Annually, more than 50% of phosphorus in our surface waters comes from leaves in the street according to a 2016 study by the United States Geological Survey, making leaves one of the largest sources of urban phosphorus pollution.
As rain falls and flows through leaves, phosphorus leaches out much like a tea bag in water. This “leaf tea” flows through our storm sewer system to the North Platte River.
Too much phosphorus causes large and potentially dangerous algae blooms that can block sunlight for aquatic plants, clog the gills of fish, reduce levels of dissolved oxygen, and produce toxins that are harmful if ingested. It only takes one pound of phosphorus to produce 500 pounds of algae (Vallentyne 1974).

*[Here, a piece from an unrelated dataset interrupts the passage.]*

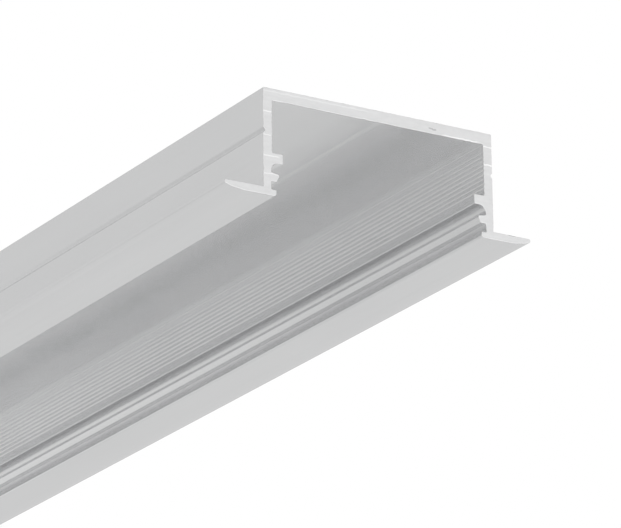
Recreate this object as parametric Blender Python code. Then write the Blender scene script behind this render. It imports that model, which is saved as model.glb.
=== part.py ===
"""Recessed aluminium profile for an LED strip, extruded in one piece.

The profile is a channel that opens downwards, as it hangs in a ceiling. Its
back carries the light strip on the inside, two fluted walls hang from the
back, and a trim flange stands out from the foot of each wall and covers the
edge of the ceiling's slot. On the inside of each wall a ledge, a snap barb
and a lip hold a diffuser that is pushed in from below.

All sizes are in metres. X runs along the profile, Y across it and Z up. The
origin is half way along, on the middle line, level with the undersides of
the flanges.
"""
import math

import bmesh
import bpy

# Body
PROFILE_LENGTH = 0.500
BODY_WIDTH = 0.0560              # across the outsides of the two walls
BODY_HEIGHT = 0.0235             # underside of the flanges to the top of the back
WALL_THICKNESS = 0.0021
BACK_THICKNESS = 0.0026

# Trim flanges
FLANGE_REACH = 0.00925           # how far each one stands out from its wall
FLANGE_THICKNESS = 0.00165
FLANGE_TIP_THICKNESS = 0.0009    # the round outer edge
FLANGE_CURVE_WIDTH = 0.0052      # outer stretch of the underside, which curves up

# Snap fittings on the inside of each wall, from the foot of the wall upwards
LIP_REACH = 0.0009               # beyond the inner face of the wall
LIP_THICKNESS = 0.0013
LIP_TO_BARB = 0.0019             # open height between the lip and the barb
BARB_REACH = 0.00205             # beyond the bottom of the snap groove
BARB_THICKNESS = 0.00185
BARB_TOP_DROP = 0.00035          # how far its upper side falls towards the nose
BARB_RAMP_RUN = 0.0007           # how far its slanting face runs back from the nose
BARB_NOSE_RADIUS = 0.0003
BARB_TO_LEDGE = 0.0022           # open height between the barb and the ledge
LEDGE_REACH = 0.0025             # beyond the inner face of the wall
LEDGE_THICKNESS = 0.0021
SNAP_GROOVE_DEPTH = 0.0003       # the wall behind barb and lip lies this much deeper
SNAP_GROOVE_RADIUS = 0.0018      # large fillet under the ledge

# Fine V flutes along the inner face of each wall
FLUTE_PITCH = 0.0010
FLUTE_WIDTH = 0.00044
FLUTE_DEPTH = 0.0002
FLUTE_RADIUS = 0.00005           # round bottom
PLAIN_STRIP_HEIGHT = 0.0014      # smooth stretch of the wall between the back and the flutes

# Scribed guide lines
SIDE_GROOVE_HEIGHT = 0.0141      # on the outside of each wall, above the flange underside
SIDE_GROOVE_WIDTH = 0.0012
SIDE_GROOVE_DEPTH = 0.0005
SIDE_GROOVE_RADIUS = 0.0002      # round bottom
CENTRE_GROOVE_WIDTH = 0.0012     # drill guide along the middle of the back, on the inside
CENTRE_GROOVE_DEPTH = 0.0001

# Edges, as the extrusion die leaves them
OUTER_EDGE_RADIUS = 0.00025
LEDGE_EDGE_RADIUS = 0.0002
LIP_EDGE_RADIUS = 0.0006         # lower edge of the lip, which guides the diffuser in
ROOT_RADIUS = 0.0002             # inside corners at the roots of the fittings
BACK_CORNER_RADIUS = 0.0003      # inside corners between the back and the walls

CHORD_ERROR = 0.000004           # how far an arc's straight steps may lie off the true arc
WELD_DISTANCE = 0.000001
SHARP_EDGE_ANGLE = math.radians(28)

ALUMINIUM_COLOUR = (0.78, 0.783, 0.787, 1.0)

# Places that follow from the sizes above, for the half of the section at +Y
HALF_BODY = BODY_WIDTH / 2
HALF_SPAN = HALF_BODY + FLANGE_REACH
WALL_INNER = HALF_BODY - WALL_THICKNESS
GROOVE_WALL = WALL_INNER + SNAP_GROOVE_DEPTH
LIP_EDGE = WALL_INNER - LIP_REACH
LEDGE_EDGE = WALL_INNER - LEDGE_REACH
BARB_NOSE = GROOVE_WALL - BARB_REACH
BACK_INNER = BODY_HEIGHT - BACK_THICKNESS
BARB_BOTTOM = LIP_THICKNESS + LIP_TO_BARB
BARB_TOP = BARB_BOTTOM + BARB_THICKNESS
LEDGE_BOTTOM = BARB_TOP + BARB_TO_LEDGE
LEDGE_TOP = LEDGE_BOTTOM + LEDGE_THICKNESS


def arc(centre, radius, start, end):
    """Points on an arc from the start angle to the end angle, both included."""
    step = 2 * math.acos(max(0.0, 1 - CHORD_ERROR / radius))
    count = max(2, math.ceil(abs(end - start) / step))
    angles = [start + (end - start) * index / count for index in range(count + 1)]
    return [(centre[0] + radius * math.cos(a), centre[1] + radius * math.sin(a)) for a in angles]


def fillet(before, corner, after, radius):
    """The arc that rounds a corner between two straight edges.

    The radius is limited to what the shorter edge leaves room for.
    """
    to_before = math.atan2(before[1] - corner[1], before[0] - corner[0])
    to_after = math.atan2(after[1] - corner[1], after[0] - corner[0])
    opening = (to_after - to_before + math.pi) % (2 * math.pi) - math.pi
    half_opening = abs(opening) / 2
    room = min(math.dist(before, corner), math.dist(after, corner))
    radius = min(radius, 0.95 * room * math.tan(half_opening))
    to_centre = to_before + opening / 2
    distance = radius / math.sin(half_opening)
    centre = (corner[0] + distance * math.cos(to_centre), corner[1] + distance * math.sin(to_centre))
    turn = math.copysign(math.pi - abs(opening), -opening)
    middle = to_centre + math.pi
    return arc(centre, radius, middle - turn / 2, middle + turn / 2)


def rounded(corners):
    """Outline through (y, z, radius) corners; a corner of radius 0 stays sharp.

    The first and the last corner are the ends of the outline and stay as given.
    """
    points = [corners[0][:2]]
    for before, corner, after in zip(corners, corners[1:], corners[2:]):
        if corner[2] > 0:
            points += fillet(before[:2], corner[:2], after[:2], corner[2])
        else:
            points.append(corner[:2])
    points.append(corners[-1][:2])
    return points


def wall_flutes():
    """Shallow V flutes down the inner face of the wall, from the top one.

    As many as fit between the plain strip below the back and the ledge, centred there.
    """
    top = BACK_INNER - PLAIN_STRIP_HEIGHT
    bottom = LEDGE_TOP + ROOT_RADIUS
    count = math.floor((top - bottom - FLUTE_WIDTH) / FLUTE_PITCH) + 1
    middle = (top + bottom) / 2
    points = []
    for index in range(count):
        height = middle + FLUTE_PITCH * ((count - 1) / 2 - index)
        points += rounded([
            (WALL_INNER, height + FLUTE_WIDTH / 2, 0),
            (WALL_INNER + FLUTE_DEPTH, height, FLUTE_RADIUS),
            (WALL_INNER, height - FLUTE_WIDTH / 2, 0),
        ])
    return points


def snap_fittings():
    """Ledge, snap groove, barb and lip, from the foot of the flutes to the flange underside."""
    return rounded([
        (WALL_INNER, LEDGE_TOP + 2 * ROOT_RADIUS, 0),
        (WALL_INNER, LEDGE_TOP, ROOT_RADIUS),
        (LEDGE_EDGE, LEDGE_TOP, LEDGE_EDGE_RADIUS),
        (LEDGE_EDGE, LEDGE_BOTTOM, LEDGE_EDGE_RADIUS),
        (GROOVE_WALL, LEDGE_BOTTOM, SNAP_GROOVE_RADIUS),
        (GROOVE_WALL, BARB_TOP, ROOT_RADIUS),
        (BARB_NOSE, BARB_TOP - BARB_TOP_DROP, BARB_NOSE_RADIUS),
        (BARB_NOSE + BARB_RAMP_RUN, BARB_BOTTOM, LEDGE_EDGE_RADIUS),
        (GROOVE_WALL, BARB_BOTTOM, ROOT_RADIUS),
        (GROOVE_WALL, LIP_THICKNESS, ROOT_RADIUS),
        (LIP_EDGE, LIP_THICKNESS, LEDGE_EDGE_RADIUS),
        (LIP_EDGE, 0, LIP_EDGE_RADIUS),
        (HALF_BODY, 0, 0),
    ])


def flange_tip():
    """The flange underside's outer stretch curves up into the round tip.

    Both arcs touch without a crease: the large one starts level where the flat
    underside ends, and the tip's small one lies inside it.
    """
    tip_radius = FLANGE_TIP_THICKNESS / 2
    tip = (HALF_SPAN - tip_radius, FLANGE_THICKNESS - tip_radius)
    start = HALF_SPAN - FLANGE_CURVE_WIDTH
    run = tip[0] - start
    rise = tip[1] - tip_radius
    sweep_radius = (run ** 2 + tip[1] ** 2 - tip_radius ** 2) / (2 * rise)
    meeting = math.atan2(tip[1] - sweep_radius, run)
    underside = arc((start, sweep_radius), sweep_radius, -math.pi / 2, meeting)
    round_end = arc(tip, tip_radius, meeting, math.pi / 2)
    return underside + round_end[1:]


def outer_side():
    """Outside of the wall with its scribed line, from the flange up to the middle of the back."""
    groove_bottom = SIDE_GROOVE_HEIGHT - SIDE_GROOVE_WIDTH / 2
    groove_top = SIDE_GROOVE_HEIGHT + SIDE_GROOVE_WIDTH / 2
    tip_start = HALF_SPAN - FLANGE_TIP_THICKNESS / 2
    return rounded([
        (tip_start, FLANGE_THICKNESS, 0),
        (HALF_BODY, FLANGE_THICKNESS, ROOT_RADIUS),
        (HALF_BODY, groove_bottom, 0),
        (HALF_BODY - SIDE_GROOVE_DEPTH, SIDE_GROOVE_HEIGHT, SIDE_GROOVE_RADIUS),
        (HALF_BODY, groove_top, 0),
        (HALF_BODY, BODY_HEIGHT, OUTER_EDGE_RADIUS),
        (0, BODY_HEIGHT, 0),
    ])[1:]


def back_inside():
    """Inner face of the back, from the drill guide on the middle line to the wall's corner."""
    return rounded([
        (0, BACK_INNER + CENTRE_GROOVE_DEPTH, 0),
        (CENTRE_GROOVE_WIDTH / 2, BACK_INNER, 0),
        (WALL_INNER, BACK_INNER, BACK_CORNER_RADIUS),
        (WALL_INNER, BACK_INNER - 2 * BACK_CORNER_RADIUS, 0),
    ])[:-1]


def section_outline():
    """The whole closed section: one half, and the same half mirrored about the middle line."""
    half = back_inside() + wall_flutes() + snap_fittings()[1:-1] + flange_tip() + outer_side()
    mirrored = [(-y, z) for y, z in reversed(half[1:-1])]
    return half + mirrored


def aluminium():
    """Clear anodised aluminium with a matt, silver finish."""
    material = bpy.data.materials.new("anodised_aluminium")
    material.use_nodes = True
    shader = material.node_tree.nodes["Principled BSDF"]
    shader.inputs["Base Color"].default_value = ALUMINIUM_COLOUR
    shader.inputs["Metallic"].default_value = 0.9
    shader.inputs["Roughness"].default_value = 0.45
    return material


def extrusion(name, outline, length, material):
    """Closed mesh of an outline in the YZ plane, extruded along X to both sides of the origin."""
    curve = bpy.data.curves.new(name + "_outline", "CURVE")
    curve.dimensions = "2D"
    curve.fill_mode = "BOTH"
    curve.extrude = length / 2
    spline = curve.splines.new("POLY")
    spline.points.add(len(outline) - 1)
    for point, (y, z) in zip(spline.points, outline):
        point.co = (y, z, 0, 1)
    spline.use_cyclic_u = True
    guide = bpy.data.objects.new(name + "_outline", curve)
    guide.rotation_euler = (math.pi / 2, 0, math.pi / 2)
    bpy.context.scene.collection.objects.link(guide)
    bpy.context.view_layer.update()

    mesh = bpy.data.meshes.new_from_object(guide.evaluated_get(bpy.context.evaluated_depsgraph_get()))
    mesh.name = name
    solid = bmesh.new()
    solid.from_mesh(mesh)
    bmesh.ops.remove_doubles(solid, verts=solid.verts, dist=WELD_DISTANCE)
    bmesh.ops.recalc_face_normals(solid, faces=solid.faces)
    solid.to_mesh(mesh)
    solid.free()
    mesh.materials.clear()
    mesh.materials.append(material)
    mesh.shade_smooth()
    mesh.set_sharp_from_angle(angle=SHARP_EDGE_ANGLE)

    piece = bpy.data.objects.new(name, mesh)
    piece.matrix_world = guide.matrix_world
    bpy.data.objects.remove(guide)
    return piece


def main():
    for existing in list(bpy.data.objects):
        bpy.data.objects.remove(existing)
    parts = bpy.data.collections.new("led_strip_profile")
    bpy.context.scene.collection.children.link(parts)
    parts.objects.link(extrusion("profile", section_outline(), PROFILE_LENGTH, aluminium()))


main()
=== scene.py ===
"""Looks of a recessed aluminium profile for an LED strip, seen from below as in a product photograph."""
import math

import bmesh
import bpy
import mathutils.noise
from mathutils import Matrix, Vector


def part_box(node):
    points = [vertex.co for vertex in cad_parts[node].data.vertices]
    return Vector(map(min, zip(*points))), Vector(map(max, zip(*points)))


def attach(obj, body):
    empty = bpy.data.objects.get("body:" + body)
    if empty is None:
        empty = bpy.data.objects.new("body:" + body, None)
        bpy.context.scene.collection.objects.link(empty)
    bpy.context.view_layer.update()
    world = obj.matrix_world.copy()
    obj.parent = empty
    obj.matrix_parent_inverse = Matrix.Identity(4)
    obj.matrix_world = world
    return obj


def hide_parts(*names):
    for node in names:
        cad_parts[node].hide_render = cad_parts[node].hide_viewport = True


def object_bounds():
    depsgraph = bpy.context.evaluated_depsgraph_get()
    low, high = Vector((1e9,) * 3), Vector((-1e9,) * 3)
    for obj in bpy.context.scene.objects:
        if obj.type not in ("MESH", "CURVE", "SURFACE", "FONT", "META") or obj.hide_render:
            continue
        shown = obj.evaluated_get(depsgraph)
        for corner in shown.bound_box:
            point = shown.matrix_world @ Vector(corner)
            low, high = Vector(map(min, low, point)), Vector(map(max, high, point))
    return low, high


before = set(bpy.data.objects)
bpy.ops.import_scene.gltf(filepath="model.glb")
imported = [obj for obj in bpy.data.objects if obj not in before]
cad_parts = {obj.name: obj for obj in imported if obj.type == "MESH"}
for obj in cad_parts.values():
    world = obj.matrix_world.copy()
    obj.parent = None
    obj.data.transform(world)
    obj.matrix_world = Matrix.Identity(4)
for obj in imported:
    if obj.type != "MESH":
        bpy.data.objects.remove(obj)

cad_low, cad_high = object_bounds()
node_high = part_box("profile")[1]

# Lengths are in metres.

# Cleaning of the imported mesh
WELD_DISTANCE = 0.000002         # points nearer to each other than this are one point
FLAT_ANGLE = math.radians(0.2)   # faces that turn less than this are one face
SHARP_ANGLE = math.radians(24)   # edges that turn less than this are shaded smooth
END_NORMAL = 0.9                 # a face whose normal points this much along X is a cut end

# Finish of the cut ends
CUT_ZONE = 0.0006                # how far from the cut the edges may be ragged
RAGGED_STEP = 0.00035            # spacing of the points along a ragged edge
RAGGED_DEPTH = 0.00014           # about the deepest bite into an edge
CUT_CHAMFER = 0.00005            # narrowest chamfer round the cut face
CHAMFER_SPREAD = 0.00012         # how much wider it may be in places
CHAMFER_SLOPE = 0.6              # how far that extra width runs along X, as a share of it

# Noise along the cut edges: cells in a metre round the section, and where the noise starts
WIDE_BITES = (420.0, 3.0)
FINE_BITES = (1500.0, 11.0)
CHAMFER_WAVES = (160.0, 23.0)
ENDS_APART = 40.0                # cells in a metre along X, so that the two ends differ
WIDE_SHARE = 0.9                 # how much of the wide and of the fine noise goes into a bite
FINE_SHARE = 0.7

# Scribed groove on the outside of each wall
WALL_FACE = 0.028
WALL_SKIN = 0.00002              # nearer to the wall's face than this is the face itself
GROOVE_HEIGHT = 0.0141
GROOVE_REACH = 0.0007
GROOVE_DEPTH = 0.0006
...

Removing leaves from the street before it rains can reduce the amount of phosphorus in urban stormwater by 80% compared to no leaf removal (USGS 2016).
Protect your waters, by sweeping leaves back onto the lawn or garden as mulch, composting them, or putting them into the City’s yardwaste container.
Precautionary tips since the leaves are falling …
1. Check and clear the gutters for leaves, if you haven’t already. Leaves can clog both street and building gutters, quickly causing flooding and water damage.
2. Wet leaves can be a slipping or fall hazard on sidewalks and curbs, so move leaves back to the yard or garden from the gutter.
3. Piles of leaves are fun to jump in, but also great habitat for beetles, mites, and other insects – and the animals that feed on them. So look before leaping into the pile.